In 1970, it joined with Queen Victoria High School to form Teesside High School, and the old hall was demolished.

ALSO under the ground at Eaglescliffe are the remains of the Stockton and Darlington Railway’s 1825 coal depot. JE Tyson has kindly sent in this photo, below, of the last signs of the depot which remained until recently behind the Cleveland Bay Hotel. Flats have been built on the depot.

“An attempt was made to preserve the drops but it failed,” says Mr Tyson, of Eaglescliffe.

“There has been little attempt to preserve any of our railway heritage. We’ve lost the old stables on Clarence Road and the railway houses that stood where the S&DR line turned near Eaglescliffe Hotel towards St John’s Crossing.”
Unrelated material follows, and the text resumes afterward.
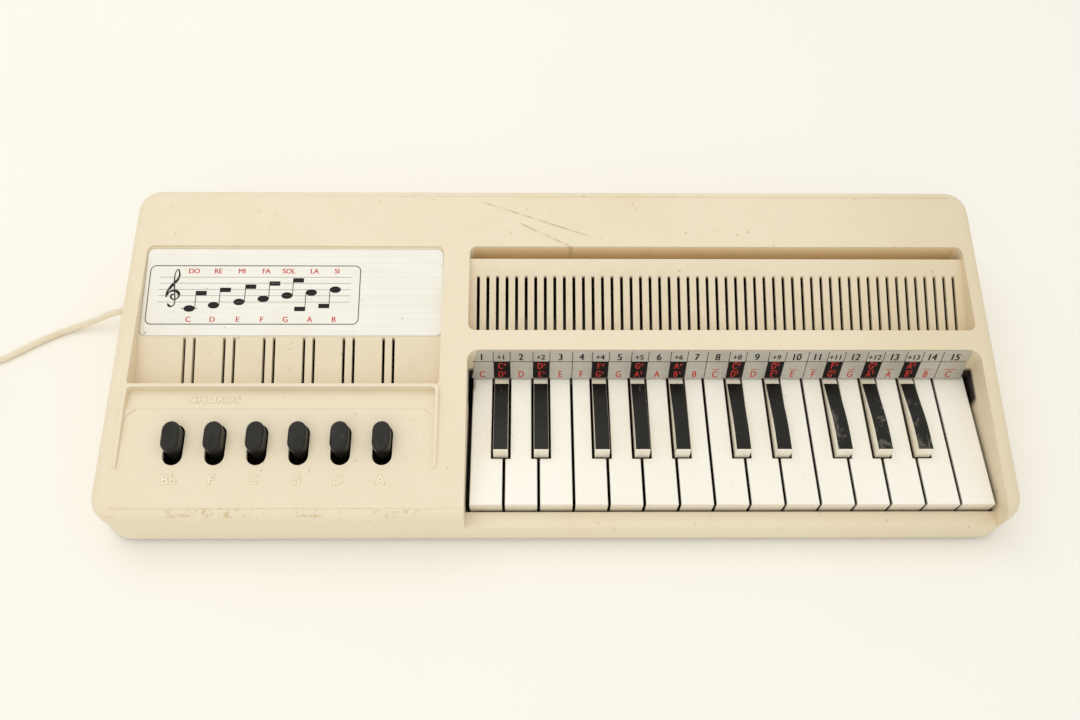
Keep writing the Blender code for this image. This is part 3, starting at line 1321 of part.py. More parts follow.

IN Memories 111, the headline “A Confusion of Cowtons” was asking for trouble.

It is true that these villages to the south of Darlington are confusing. After all, St Mary’s Church in South Cowton still stands, although South Cowton village does not; whereas the St Mary’s Church near East Cowton does not still stand, although its village does.

We exacerbated the confusion, however, by describing the third Cowton – North Cowton – as “churchless”. As many people have pointed out, it has, in fact, two.

There’s a Wesleyan chapel, built in 1827 and restored in 1881, and there’s St Luke’s Anglican church.

St Luke’s was originally a tin tabernacle – a mission church – paid for in 1894 by public subscription. In 1968 it was rebuilt as a parish centre, incorporating a medieval arch from the church at East Cowton which was then being demolished (even though East Cowton’s was a 14th Century church, we are told that the rest of its sacred stone was used for road building).

In 1990, the parish centre was consecrated as a church, and the two village religious institutions are clearly much loved.

ANOTHER Cowton story worth mentioning concerns a headstone in the South Cowton churchyard. It commemorates the lives of two First World War brothers, the sons of Sarah Davison, of North Cowton, who both died in 1915.

The youngest, Private Frederick, of the Yorkshire Regiment, was aged 18 when he died locally, perhaps of wounds he received abroad.

The second was Private William who, the headstone says, was 22 when he died on December 27 aboard “HMS Acquitainia”. Possibly the monumental mason made a mistake and William died on the Cunard liner Aquitania, which was being used in the Dardenelles as a troop carrier in 1915.

The headstone says that the unfortunate William was buried at sea. The Commonwealth War Graves Commission’s website has no record of him.

IN last week’s article on Richard III, we got most of the 15th Century dates correct but, ironically, made a mistake with the one 21st Century date.

Chris Lloyd’s talk to Croft Lecture Association is in fact this Wednesday, February 20.

The talk is about some of the stories to be found in Croft-on- Tees church which might have inspired the village’s most famous resident, Lewis Carroll.

It starts at 7.30pm in the church. Admission is £2 (to include a glass of wine). All are welcome, but please book on 01325-721050.

AN emailer signing herself “Ann Pedant”

points out that Richard III wasn’t buried under a car park. When he was killed at the Battle of Bosworth on August 22, 1485, cars hadn’t been invented – otherwise, says Ann, Shakespeare would have had him saying: “A Honda! A Honda! My kingdom for a Honda!”

Richard was hurriedly and clumsily buried without a coffin or a shroud in a grave beneath the church of Greyfriars, which was in the centre of Leicester. In the 16th Century, the church was demolished and over time the location of the grave was lost. It was only in the 20th Century, that a municipal car park was built over the grave.

Henry VII succeeded Richard III on the throne.